Dealer Network- If a McDonalds is in town, good chance a Honda shop can be found. Riding cross country you don't know how important that can be till you have a problem. For 35 dollars a year Honda Riders Club will pick me and my bike up, and take us to the nearest dealer, where I get out my warranty card. The club also pays my expenses while I'm layed up.
Price- In the States the 1300 goes about 4k cheaper than a nicely equipped RT. For some, that can be the deciding factor.
Looks- Strictly personal, but if you like one, probably going to like the other.

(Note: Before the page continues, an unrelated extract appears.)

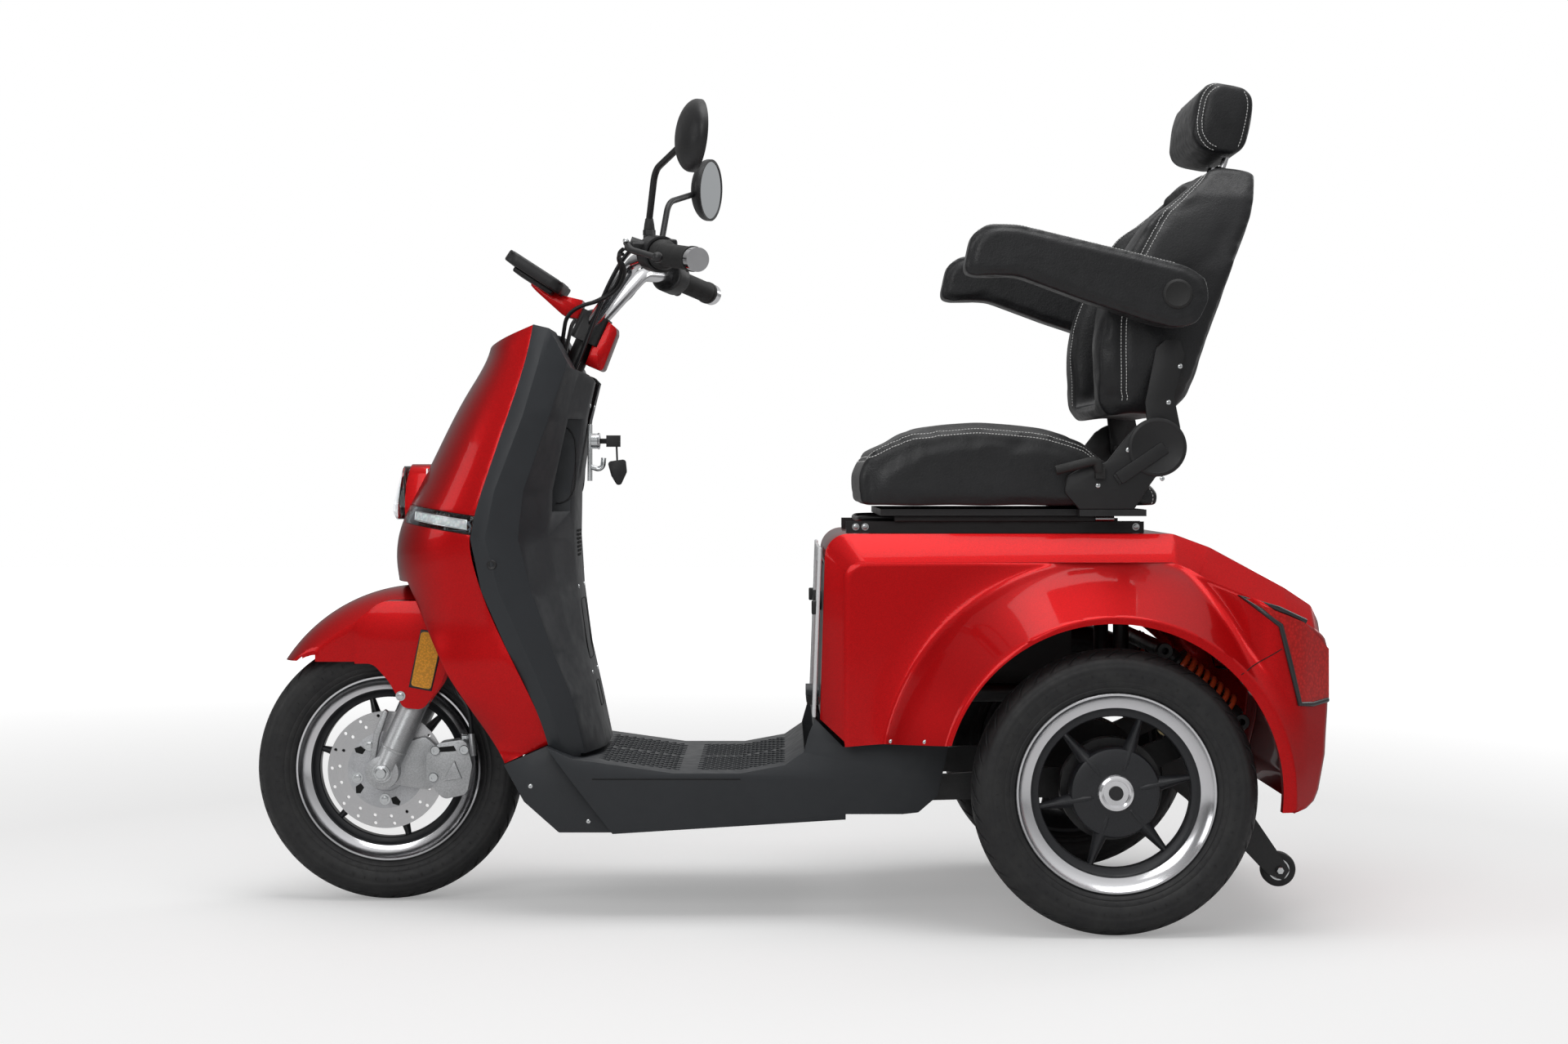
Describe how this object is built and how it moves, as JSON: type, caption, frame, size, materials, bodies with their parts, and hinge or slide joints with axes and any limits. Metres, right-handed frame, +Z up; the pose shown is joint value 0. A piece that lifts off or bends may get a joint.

Luggage- Each bike has spacious, easy to operate luggage. I like the mechanisms on the RT just a little better, but the Honda's are good. Each has optional top boxes that look nice and functional.
As you can see I can't make a call, why I own both. Sometimes I prefer the Honda, others I go for the RT. Depends on which one I've been riding the most lately.
If money is a factor, than the Honda is the way to go. It is in the ball park with the things the RT does better, except handling. The RT is just super good.
I think the RT is a little more fun to ride, but has a greater cost of ownership.
Otherwise I don't know. Check the things that mean the most to you. Motor? Handling? Do Dads? Warranty? From there make a decision. You can't go wrong with either bike, I love both, and enjoy riding them. Each have virtues unique to its character, that make owning them fun. I needed a stable mate for the Honda that could do the same, but in a different and unique way. The RT does that.
Sometimes I ride the bikes back to back. I'll take off on the RT, putting down 60-80 miles on my favorite loops. I'll come home and wheel the ST out and take off for another 60-80 mile jaunt. I do it several days a month. I ride each bike a couple hundred miles a week. Year round. It is the rare occasion one of them sits idle for more than 4-5 days. But it does happen when the weather is bad.